One of Europe’s most visible pornography queens sits in Parliament. Morals charges are pending against her in several strait-laced towns, but there is no major outcry on a national level for new legislation to regulate pornography. The Italian government, drifting from crisis to crisis, shows no interest. The Roman Catholic Church, while disapproving, seems resigned.

A new study estimates that the industry’s income doubled in two years, to a gross of about $500 million in 1987, about 40% of it outside fiscal control.

“Italian production of pornography, from almost artisanal levels, has become an industry in which the small producer has been overtaken by big organizations with the capacities for distribution on international markets,” said Gian Maria Fara, president of the nonprofit Institute of Political, Economic and Social Studies, which did the survey.

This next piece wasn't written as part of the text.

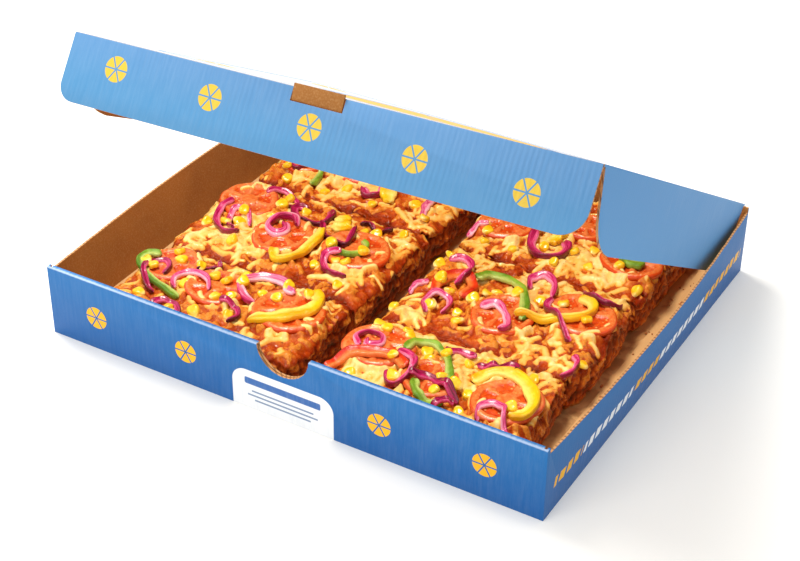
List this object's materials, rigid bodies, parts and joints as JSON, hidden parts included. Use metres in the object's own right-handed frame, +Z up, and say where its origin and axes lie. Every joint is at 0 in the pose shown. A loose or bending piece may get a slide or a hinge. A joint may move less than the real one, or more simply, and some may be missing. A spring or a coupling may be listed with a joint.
{
  "type": "pizza in its box",
  "caption": "Family pizza cut into rectangular slices, in a printed corrugated takeaway box with its lid raised.",
  "frame": {"origin": "middle of the tray's underside, on the surface it stands on", "axes": "+Z up, +X to the right along the front wall, +Y from the front wall with the finger notch towards the lid hinge"},
  "size_m": [0.3612, 0.2976, 0.2028],
  "materials": {
    "printed_card": "satin",
    "cheese_and_crust": "satin",
    "tomato": "gloss",
    "onion": "satin",
    "green_pepper": "gloss",
    "yellow_pepper": "gloss",
    "red_pepper": "gloss"
  },
  "bodies": {
    "tray": {"tray": "printed_card", "slice_left_front": "cheese_and_crust", "slice_left_middle": "cheese_and_crust", "slice_left_back": "cheese_and_crust", "slice_right_front": "cheese_and_crust", "slice_right_middle": "cheese_and_crust", "slice_right_back": "cheese_and_crust", "tomato_1": "tomato", "tomato_2": "tomato", "tomato_3": "tomato", "tomato_4": "tomato", "tomato_5": "tomato", "tomato_6": "tomato", "tomato_7": "tomato", "tomato_8": "tomato", "tomato_9": "tomato", "tomato_10": "tomato", "tomato_11": "tomato", "tomato_12": "tomato", "tomato_13": "tomato", "tomato_14": "tomato", "tomato_15": "tomato", "tomato_16": "tomato", "tomato_17": "tomato", "green_pepper_1": "green_pepper", "onion_1": "onion", "onion_2": "onion", "yellow_pepper_1": "yellow_pepper", "onion_3": "onion", "onion_4": "onion", "onion_5": "onion", "onion_6": "onion", "yellow_pepper_2": "yellow_pepper", "green_pepper_2": "green_pepper", "onion_7": "onion", "yellow_pepper_3": "yellow_pepper", "onion_8": "onion", "green_pepper_3": "green_pepper", "onion_9": "onion", "yellow_pepper_4": "yellow_pepper", "onion_10": "onion", "red_pepper_1": "red_pepper", "onion_11": "onion", "green_pepper_4": "green_pepper", "onion_12": "onion", "green_pepper_5": "green_pepper", "yellow_pepper_5": "yellow_pepper", "red_pepper_2": "red_pepper", "onion_13": "onion", "onion_14": "onion", "green_pepper_6": "green_pepper", "yellow_pepper_6": "yellow_pepper", "onion_15": "onion", "onion_16": "onion", "onion_17": "onion", "onion_18": "onion", "yellow_pepper_7": "yellow_pepper", "green_pepper_7": "green_pepper"},
    "lid": {"lid": "printed_card"},
    "front_flap": {"front_flap": "printed_card"}
  },
  "joints": [
    {"name": "lid_hinge", "type": "hinge", "parent": "tray", "child": "lid", "pos_m": [0, 0.148, 0.05125], "axis": [-1, 0, 0], "range_deg": [-29, 84]},
    {"name": "flap_crease", "type": "hinge", "parent": "lid", "child": "front_flap", "pos_m": [0, -0.10011, 0.1974], "axis": [-0.9995, -0.016, -0.0272], "range_deg": [-12, 34]}
  ],
  "couplings": [
    {"joint": "flap_crease", "follows": "lid_hinge", "ratio": 0.4}
  ]
}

According to Alberto Sobrero, a University of Rome anthropologist who directed the six-month study, the spread of videocassettes is key to the increase in both production and quality.

Boom in Cassettes

“Now, many couples enjoy pornographic cassettes at home,” Sobrero said one recent morning. “And today’s cassette viewers tend to be better educated and of a higher social and economic level than traditional pornography consumers of three or four years ago.”

Videocassette players, increasingly available in Italy for the past couple of years, now total about 1.5 million, and their number is growing rapidly, expanding the market and stimulating greater Italian pornographic movie production.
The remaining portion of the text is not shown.